The second award will allow RTI researchers to move the project from component testing to a full prototype. The prototype will include a partnership with Roca (in Spain), the largest toilet manufacturer in Europe, to develop a user interface.
The Gates Foundation launched the Reinvent the Toilet Challenge endeavor in 2011 to encourage new efforts to create a stand-alone toilet unit that does not require piped-in water, a sewer connection or outside electricity. The Reinvent the Toilet Challenge aims to spur the development of toilet units that cost no more than 5 cents per person per day and are easy to install, use and maintain.
RTI experts in engineering, international water and sanitation policy, user-centered design, and social science (e.g., economics) are collaborating with researchers from Duke University, Colorado State University, NASA’s Ames Research Center and the U.S. Naval Research Laboratory to create this prototype toilet for the developing world.

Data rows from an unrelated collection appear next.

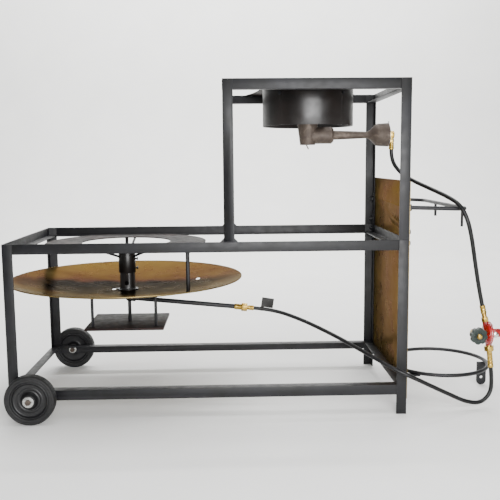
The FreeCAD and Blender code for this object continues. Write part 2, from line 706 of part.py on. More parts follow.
def bottle_handwheel():
    """Eight-lobed handwheel that turns on the nipple."""
    centre = V(NIPPLE_X, HANDWHEEL_Y0, REG.z)
    wheel = Part.makeCylinder(26.5, HANDWHEEL_T, centre, -Y)
    for i in range(8):
        angle = math.radians(45 * i + 12)
        away = V(math.cos(angle), 0, math.sin(angle)) * 30.5
        wheel = wheel.cut(Part.makeCylinder(7.0, HANDWHEEL_T, centre + away, -Y))
    dish = Part.makeCylinder(15.0, 5.0, V(NIPPLE_X, HANDWHEEL_Y0 - HANDWHEEL_T + 5.0, REG.z), -Y)
    dish = dish.cut(Part.makeCylinder(10.5, 5.0, V(NIPPLE_X, HANDWHEEL_Y0 - HANDWHEEL_T + 5.0, REG.z), -Y))
    bore = Part.makeCylinder(WHEEL_BORE_R, HANDWHEEL_T, centre, -Y)
    return wheel.cut(dish).cut(bore)


def brass_outlets():
    """Outlet fittings above and below the regulator."""
    start = PORT_HUB + PORT_UP * BOSS
    nut = hexagon(start, PORT_UP, 13, 19)
    neck = rod(start + PORT_UP * 13, PORT_HUB + PORT_UP * (UP_END - 26), 7.5)
    low = PORT_HUB + PORT_DOWN * BOSS
    collar = rod(low, low + PORT_DOWN * 4, 8.5)
    valve = hexagon(low + PORT_DOWN * 4, PORT_DOWN, 15, 27)
    tail = rod(low + PORT_DOWN * 19, PORT_HUB + PORT_DOWN * (DOWN_END - 30), 8.5)
    return group([join(nut, neck), join(collar, valve, tail)])


def hose_sleeves():
    """The four crimp sleeves where the hoses end."""
    burner = crimp_sleeve(V(ORIFICE_X, MID_Y, TOP_SLEEVE_Z), -Z, 20)
    upper = crimp_sleeve(PORT_HUB + PORT_UP * (UP_END - 26), PORT_UP, 26)
    lower = crimp_sleeve(PORT_HUB + PORT_DOWN * (DOWN_END - 30), PORT_DOWN, 30)
    union = crimp_sleeve(feed_point(UNION_AT + 50), FEED_WAY, HOSE_AT - UNION_AT - 50)
    return group([burner, upper, lower, union])


# ---- hoses: routes in stand coordinates ----
UPPER_ROUTE = [
    (1249, 281, 836), (1249, 281, 800), (1274, 262, 758), (1301, 208, 733), (1336, 130, 710),
    (1373, 48, 686), (1401, 0, 662), (1421, -13, 618), (1437, -7, 562), (1452, 8, 500)]
LOWER_ROUTE = [
    (935, 238, 257), (1015, 178, 228), (1088, 108, 199), (1152, 14, 176), (1210, -32, 150),
    (1268, -36, 124), (1326, -24, 93), (1386, -6, 61), (1440, 12, 32), (1492, 24, 22),
    (1526, 31, 52)]
UP_RUN, DOWN_RUN, UNION_RUN = 55.0, 40.0, 70.0     # straight runs out of the fittings


def hose(route):
    """Tube along the route; prints the bend radii and checks the volume."""
    points = [V(*p) for p in route]
    radii = []
    for before, at, after in zip(points, points[1:], points[2:]):
        turn = (at - before).getAngle(after - at)
        run = min((at - before).Length, (after - at).Length)
        radii.append(0.45 * run / math.tan(turn / 2))
    tube, length = bent_bar(points, radii, HOSE_R)
    share = tube.Volume / (math.pi * HOSE_R ** 2 * length)
    print("hose radii", [round(r) for r in radii], "length", round(length), "volume", round(share, 4))
    return tube


def upper_hose():
    bend, end = PORT_HUB + PORT_UP * (UP_END + UP_RUN), PORT_HUB + PORT_UP * UP_END
    return hose(UPPER_ROUTE + [tuple(bend), tuple(end)])


def lower_hose():
    bend, end = PORT_HUB + PORT_DOWN * (DOWN_END + DOWN_RUN), PORT_HUB + PORT_DOWN * DOWN_END
    start = [tuple(feed_point(HOSE_AT)), tuple(feed_point(HOSE_AT + UNION_RUN))]
    return hose(start + LOWER_ROUTE + [tuple(bend), tuple(end)])


def hose_tag():
    """Blank label: a small sleeve round the hose with a flag standing on it."""
    at = feed_point(HOSE_AT + 30)
    clip = ring(at - FEED_WAY * 5, FEED_WAY, 10, HOSE_R + 1.2, HOSE_R - 0.3)
    flag = Part.makeBox(42, 0.8, 34)
    flag.Placement = FreeCAD.Placement(V(0, 0, 0), FreeCAD.Rotation(Y, 9))
    flag.translate(at + V(-4, -0.4, HOSE_R + 1.0))
    return join(clip, flag)


# ---- wheels ----
def axle_point(name, outward):
    """Point on a wheel's axle, `outward` from the frame's face."""
    if name == "front":
        return V(WHEEL_X, -outward, WHEEL_R)
    return V(WHEEL_X, DEPTH + outward, WHEEL_R)


def outward_way(name):
    return -Y if name == "front" else Y


WHEEL_MID = 31.0                    # wheel's middle plane, out from the frame
SPACER = 6.0
HUB_START, HUB_END = SPACER + 0.3, SPACER + 0.3 + HUB_W


def tyre(name):
    start, way = axle_point(name, 0), outward_way(name)
    inner, outer = WHEEL_MID - WHEEL_W / 2, WHEEL_MID + WHEEL_W / 2
    return revolve([(inner + 4, 58), (inner, 62), (inner, 72), (inner + 4, WHEEL_R - 1),
                    (inner + 8, WHEEL_R), (outer - 8, WHEEL_R), (outer - 4, WHEEL_R - 1),
                    (outer, 72), (outer, 62), (outer - 4, 58)], start, way)


def hub(name):
    """Dished hub with a stepped rim and a long bushing."""
    start, way = axle_point(name, 0), outward_way(name)
    inner, outer = WHEEL_MID - WHEEL_W / 2, WHEEL_MID + WHEEL_W / 2
    return revolve([(HUB_START, AXLE_BORE_R), (HUB_START, 20), (inner + 13, 24), (inner + 13, 50),
                    (inner + 4, 54), (inner + 4, 58), (outer - 4, 58), (outer - 4, 54),
                    (outer - 11, 50), (outer - 13, 26), (outer - 3, 21), (HUB_END, 19),
                    (HUB_END, AXLE_BORE_R)], start, way)


WASHER_AT = HUB_END + 0.3           # outer washer's inner face
WASHER_T = 2.2


def axle_hardware():
    """Bolts, washers with spacers, and nuts of the two axles."""
    bolts, washers, nuts = [], [], []
    for name in ("front", "rear"):
        way = outward_way(name)
        head = hexagon(axle_point(name, WASHER_AT + WASHER_T), way, 6.4, 16)
        tail = axle_point(name, -WALL - WASHER_T - 12)
        bolts.append(join(head, rod(tail, axle_point(name, WASHER_AT + WASHER_T), AXLE_R)))
        washers.append(ring(axle_point(name, 0), way, SPACER, 12, AXLE_R))
        washers.append(ring(axle_point(name, WASHER_AT), way, WASHER_T, 17, AXLE_R))
        washers.append(ring(axle_point(name, -WALL - WASHER_T), way, WASHER_T, 14, AXLE_R))
        nuts.append(hexagon(axle_point(name, -WALL - WASHER_T), -way, 8, 16, AXLE_R))
    return {"axle_bolts": group(bolts), "axle_washers": group(washers), "axle_nuts": group(nuts)}


# ---- every node ----
def all_nodes():
    nodes = {}
    nodes.update(frame_rails())
    nodes.update(frame_posts())
    nodes.update(axle_hardware())
    for name in ("front", "rear"):
        nodes["tyre_" + name] = tyre(name)
        nodes["hub_" + name] = hub(name)
    pieces = (splice_plates, splice_bolts, end_nuts, heat_shield, bar_rack, tank_ring,
              ring_straps, ring_foot, lower_deck, wide_dish, burner_sleeve, burner_tube,
              burner_nozzle, gas_pipes, hanger_spider, dish_hangers, drip_tray, tray_rods,
              pipe_elbow, brass_union, upper_deck, wind_guard, drum_tabs, drum_bolts,
              burner_bar, burner_bowl, burner_cap, venturi, air_shutter, orifice_elbow,
              regulator_body, diaphragm, bonnet, bonnet_screws, adjusting_knob, inlet_pipe,
              bottle_handwheel, brass_outlets, hose_sleeves, upper_hose, lower_hose, hose_tag)
    for piece in pieces:
        nodes[piece.__name__] = piece()
    return nodes


def main():
    os.makedirs("parts", exist_ok=True)
    for name, shape in all_nodes().items():
        placed = stand_place(shape)
        if not placed.isValid() or not placed.Solids:
            raise ValueError(name + " is not a valid solid")
        placed.exportStep("parts/" + name + ".step")


main()
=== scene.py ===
"""Propane burner stand: finishes, hoses, welds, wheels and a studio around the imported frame."""

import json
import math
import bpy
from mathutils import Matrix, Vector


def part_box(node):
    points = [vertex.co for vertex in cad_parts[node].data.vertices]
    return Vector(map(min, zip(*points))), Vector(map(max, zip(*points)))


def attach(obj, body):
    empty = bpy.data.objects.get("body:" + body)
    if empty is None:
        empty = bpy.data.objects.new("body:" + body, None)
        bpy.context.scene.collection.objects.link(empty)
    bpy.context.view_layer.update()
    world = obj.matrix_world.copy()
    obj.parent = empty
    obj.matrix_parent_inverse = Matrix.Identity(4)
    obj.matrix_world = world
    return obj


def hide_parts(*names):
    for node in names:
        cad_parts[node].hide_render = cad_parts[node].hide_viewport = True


bl_info = {
    "name": "Propane burner stand",
    "version": (1, 0, 0),
    "blender": (4, 5, 0),
    "location": "View3D > Sidebar > Burner Stand",
    "description": "Builds the finishes, hoses, welds and wheels of a welded gas burner stand",
    "category": "Object",
}

import bmesh
import bpy
from mathutils import Matrix, Vector

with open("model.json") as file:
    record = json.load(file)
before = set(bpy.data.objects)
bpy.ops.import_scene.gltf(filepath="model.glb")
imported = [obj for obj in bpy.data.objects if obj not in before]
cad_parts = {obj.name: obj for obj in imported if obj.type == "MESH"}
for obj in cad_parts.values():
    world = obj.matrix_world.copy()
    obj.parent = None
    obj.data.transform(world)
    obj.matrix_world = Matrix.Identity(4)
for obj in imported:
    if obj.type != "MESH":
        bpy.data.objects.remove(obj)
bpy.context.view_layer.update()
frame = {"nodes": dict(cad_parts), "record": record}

MM = 0.001
BODY_OF = {node: body
           for body, nodes in frame["record"]["behaviour"]["bodies"].items() for node in nodes}

# The dish's dark middle band is painted shade and dark reflection; the next two values centre it
# and size it
DISH_MIDDLE_X = -0.434  # metres
SHADE_BAND_PER_METRE = (3.1, 8.0, 0.0)  # one over half the length and half the depth of the dish's band
DISH_FLAT, DISH_RUN, DISH_RISE = 0.05, 0.345, 0.045  # flat middle, then a parabola, metres
DISH_SKIN = 0.0025  # where a weld sits above the dish's underside, metres
# Radii of the weld beads round uprights, metres
HANGER_TOP_BEAD, HANGER_RAIL_BEAD = 0.0068, 0.0066
TRAY_ROD_BEAD, BURNER_TUBE_BEAD = 0.0055, 0.0268

# Hose routes, metres: the control points of each hose's smooth line.
UPPER_ROUTE = [
    (0.477, 0.0, 0.836), (0.477, 0.0, 0.800), (0.502, -0.019, 0.758), (0.529, -0.073, 0.733),
    (0.564, -0.151, 0.710), (0.601, -0.233, 0.686), (0.629, -0.281, 0.662),
    (0.649, -0.294, 0.618), (0.665, -0.288, 0.562), (0.680, -0.273, 0.500),
    (0.7066, -0.248, 0.3934), (0.7188, -0.248, 0.3397)]
LOWER_ROUTE = [
    (0.0009, 0.0, 0.2904), (0.0705, 0.0, 0.2834), (0.163, -0.043, 0.257), (0.243, -0.103, 0.228),
    (0.316, -0.173, 0.199), (0.380, -0.267, 0.176), (0.438, -0.313, 0.150),
    (0.496, -0.317, 0.124), (0.554, -0.305, 0.093), (0.614, -0.287, 0.061),
    (0.668, -0.269, 0.032), (0.720, -0.257, 0.022), (0.754, -0.250, 0.052),
    (0.7572, -0.248, 0.0991), (0.7524, -0.248, 0.1388)]


# ---- colour and material helpers ----
def paint(hex_code):
    """Linear RGBA from an sRGB hex value."""
    channels = [int(hex_code[i:i + 2], 16) / 255 for i in (0, 2, 4)]
    linear = [c / 12.92 if c <= 0.04045 else ((c + 0.055) / 1.055) ** 2.4 for c in channels]
    return (*linear, 1.0)


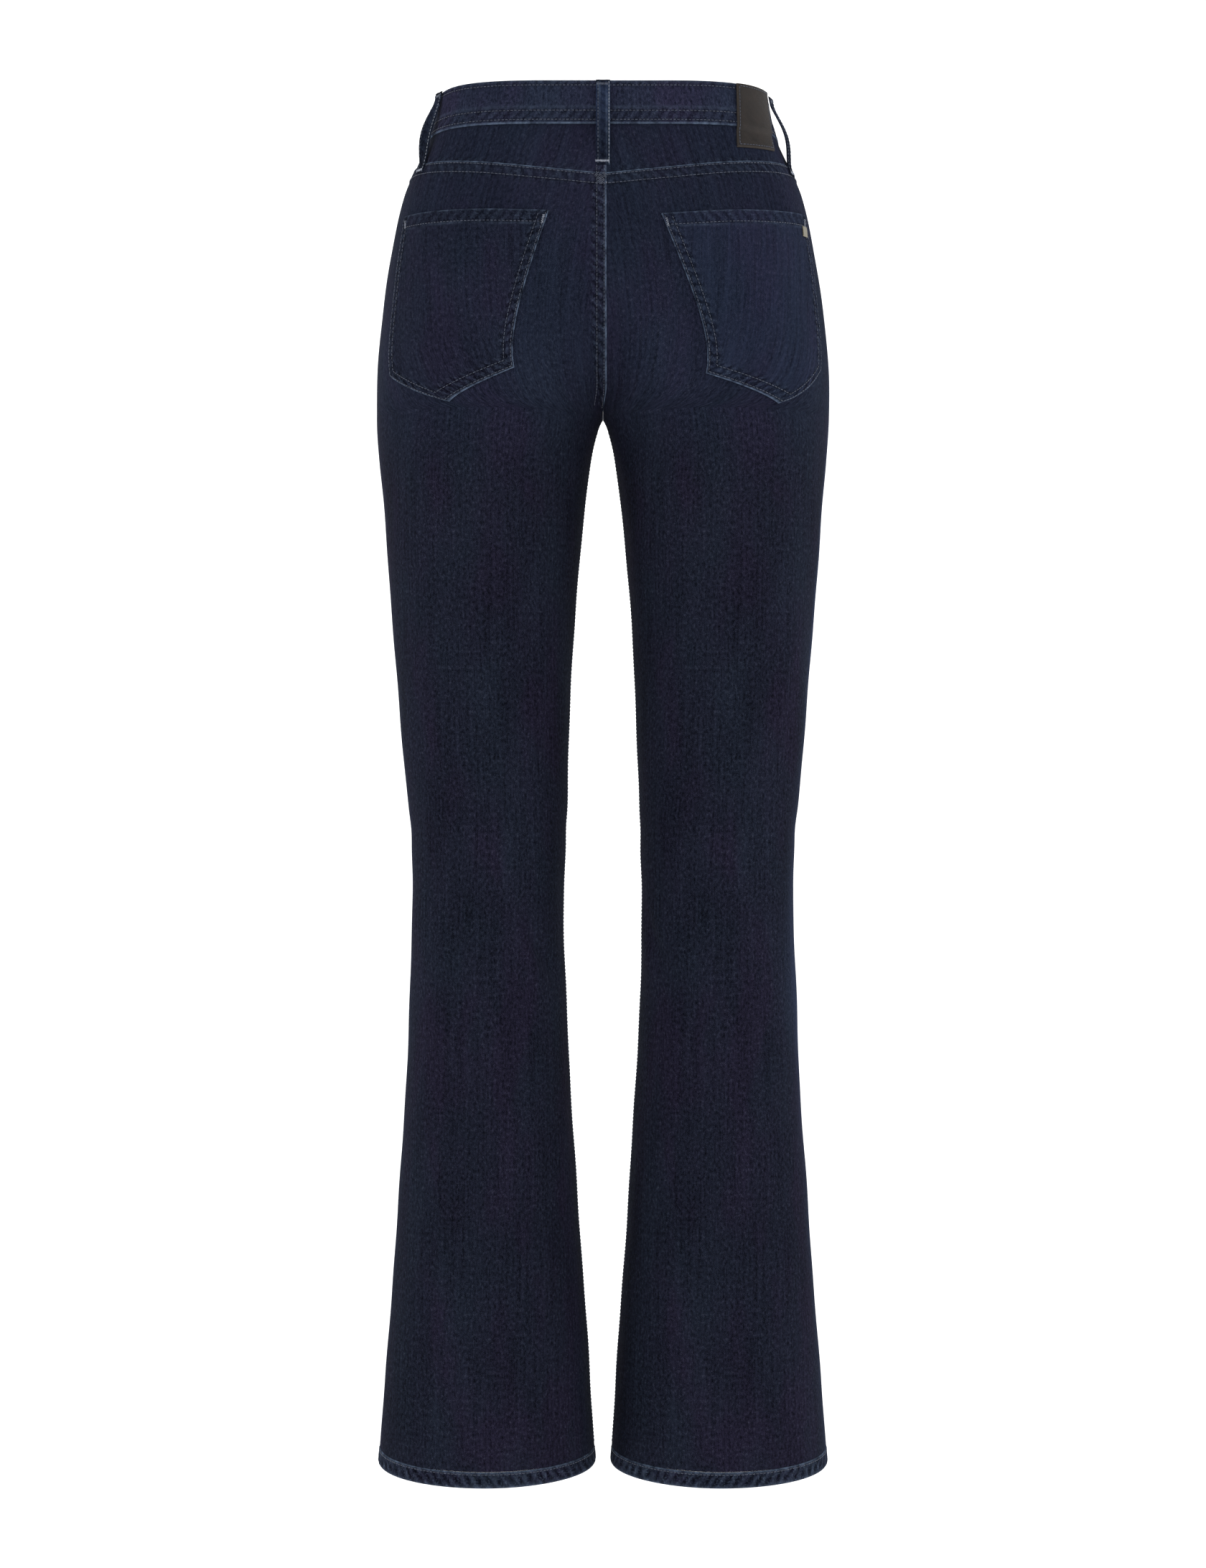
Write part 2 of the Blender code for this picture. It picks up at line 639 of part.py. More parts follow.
def points_across(loop, z, off):
    """Points of the cloth under a belt loop's width at height z."""
    reach = loop["reach_top"] + (loop["reach_low"] - loop["reach_top"]) * (loop["top"] - z) / (loop["top"] - loop["low"])
    points = []
    for share in (-0.5, -0.25, 0, 0.25, 0.5):
        value = reach + LOOP_WIDTH * share
        turn = turn_at_reach(abs(value), z, loop["back"])
        points.append(on_facets(turn, z, off, loop["side"] if value >= 0 else -loop["side"]))
    return points


def loop_line(loop):
    """The strap's inner face, top to bottom, tacked at both ends and bowed out between, and its level normal."""
    low = loop["low"]
    tacks = [loop["top"], loop["top"] - LOOP_TACK, low + LOOP_TACK, low]
    offs = [BAND_PROUD + 1.5 * SEAM_GAP] * 2 + [1.5 * SEAM_GAP] * 2
    rows = [points_across(loop, z, off) for z, off in zip(tacks, offs)]
    along = rows[2][-1] - rows[2][0]
    away = Vector((along.y, -along.x, 0)).normalized()
    away *= math.copysign(1, away.dot(Vector((rows[0][2].x, rows[0][2].y, 0))))
    seats = []
    for row in rows:
        middle = (row[0] + row[-1]) / 2
        seats.append(middle + away * max((point - middle).dot(away) for point in row))
    start, upper, lower, end = seats
    line = [start, upper]
    for k in range(1, 8):
        share = k / 8
        line.append(upper.lerp(lower, share) + away * loop["bow"] * math.sin(math.pi * share) ** 1.4)
    return [*line, lower, end], away


def make_belt_loops():
    for loop in BELT_LOOPS:
        loop["top"] = band_top(turn_at_reach(loop["reach_top"], BAND_TOP_SIDE, loop["back"]))
        line, away = loop_line(loop)
        across = Vector((0, 0, 1)).cross(away).normalized() * LOOP_WIDTH / 2
        inner = [[point - across, point + across] for point in line]
        outer = [[point + away * LOOP_THICK for point in row] for row in inner]
        add_object(loop["node"], wall(outer, inner), "denim_loop")


def make_patch():
    """A bare leather patch over the band and the top of the right yoke, easing down from one to the other."""
    turns = back_turns()
    offs = (BAND_PROUD, BAND_PROUD, BAND_PROUD, BAND_PROUD / 2, 0.0)
    grids = []
    for thick in (PATCH_THICK, 0.0):
        columns = []
        for turn in turns:
            heights = (*band_heights(turn), band_bottom(turn) - PATCH_EASE, yoke_bottom(turn))
            columns.append([placed(turn, z, off + SEAM_GAP + thick, -1) for z, off in zip(heights, offs)])
        grids.append([list(row) for row in zip(*columns)])
    patch = add_object("label_patch", wall(*grids), "leather")
    window = (PATCH_BOTTOM_Z, BAND_TOP_SIDE + 0.03)
    boolean(patch, window_cutter("patch_cutter", PATCH_REACH, window, -1), "INTERSECT")


def main():
    clear_scene()
    make_panels()
    make_pocket_facings()
    make_hems()
    make_back_pockets()
    make_pocket_tab()
    make_waistband()
    make_button()
    make_fly()
    make_belt_loops()
    make_patch()


main()
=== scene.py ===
import math

import bmesh
import bpy
import numpy as np
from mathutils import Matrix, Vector


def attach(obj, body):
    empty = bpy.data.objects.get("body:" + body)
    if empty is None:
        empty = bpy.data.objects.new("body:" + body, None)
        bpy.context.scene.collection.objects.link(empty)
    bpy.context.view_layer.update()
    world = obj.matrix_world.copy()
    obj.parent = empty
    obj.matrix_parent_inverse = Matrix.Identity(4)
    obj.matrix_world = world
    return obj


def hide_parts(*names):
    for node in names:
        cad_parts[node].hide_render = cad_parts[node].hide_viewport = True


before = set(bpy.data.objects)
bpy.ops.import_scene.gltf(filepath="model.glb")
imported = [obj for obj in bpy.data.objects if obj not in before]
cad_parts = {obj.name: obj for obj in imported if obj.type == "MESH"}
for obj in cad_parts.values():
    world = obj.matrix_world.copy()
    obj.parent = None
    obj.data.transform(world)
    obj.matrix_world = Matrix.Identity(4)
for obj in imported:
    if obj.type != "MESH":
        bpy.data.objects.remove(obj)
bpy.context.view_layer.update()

# Flared jeans, hollow, held at the waist. Metres, +Z up, front towards -Y, wearer's left +X.
# turn runs 0 at the centre front (the inseam, lower down), 1 front, 2 outseam, 3 back, 4 centre back.

print("body shape")

# half of the outline, in thousandths: z, outseam x, inseam x, front and back apex x, front and back depth,
# and how square the corners are
bodyRows = [[value / 1000 for value in row] for row in (
    (24, 136.5, 0, 50, 52, 81, 79, 700),
    (0, 140.8, 0, 50, 54, 83, 82, 700),
    (-18, 146.1, 0, 52, 57, 86, 86, 690),
    (-38, 155.4, 0, 54, 62, 90, 91, 670),
    (-60, 165.2, 0, 57, 68, 94, 97, 650),
    (-100, 174.6, 0, 64, 77, 98, 109, 620),
    (-150, 182.5, 0, 75, 85, 99, 118, 600),
    (-200, 187.6, 0, 86, 90, 97, 120, 600),
    (-247, 188.4, 0, 93, 95, 93, 112, 600),
    (-280, 186, 10.6, 96, 98, 90, 104, 590),
    (-320, 182.6, 15.6, 97, 99, 87, 95, 580),
    (-360, 179.6, 19.8, 98, 99, 84, 88, 580),
    (-420, 175.2, 24.4, 98, 99, 80, 81, 570),
    (-480, 170.6, 27.5, 98, 98, 76, 75, 570),
    (-540, 165, 29.9, 97, 97, 72, 70, 560),
    (-590, 160.2, 31.2, 96, 96, 68, 66, 560),
    (-640, 159, 32.9, 96, 96, 65, 64, 560),
    (-700, 160.2, 32.4, 96, 96, 64, 66, 560),
    (-780, 163.4, 28.7, 96, 96, 65, 69, 560),
    (-860, 168, 24, 96, 96, 67, 72, 560),
    (-940, 173.7, 18.5, 96, 96, 69, 75, 560),
    (-1020, 179.8, 12.8, 96, 96, 71, 78, 560),
    (-1120, 187.5, 6, 96, 96, 73, 80, 560),
)]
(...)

“This is the perfect project for an interdisciplinary research institute like RTI,” said Brian Stoner, Ph.D., senior fellow in materials and electronic technologies at RTI and the project’s principal investigator. “Because our team includes researchers who are experts that span disciplines from materials science to economics to international development, we are uniquely qualified to lead such grand challenges, transitioning engineering concepts from the lab to products and services for the countries and people that need them.”
The team leveraged NASA’s decades of research and experience in developing waste treatment systems for spaces with similar limitations on energy and water usage.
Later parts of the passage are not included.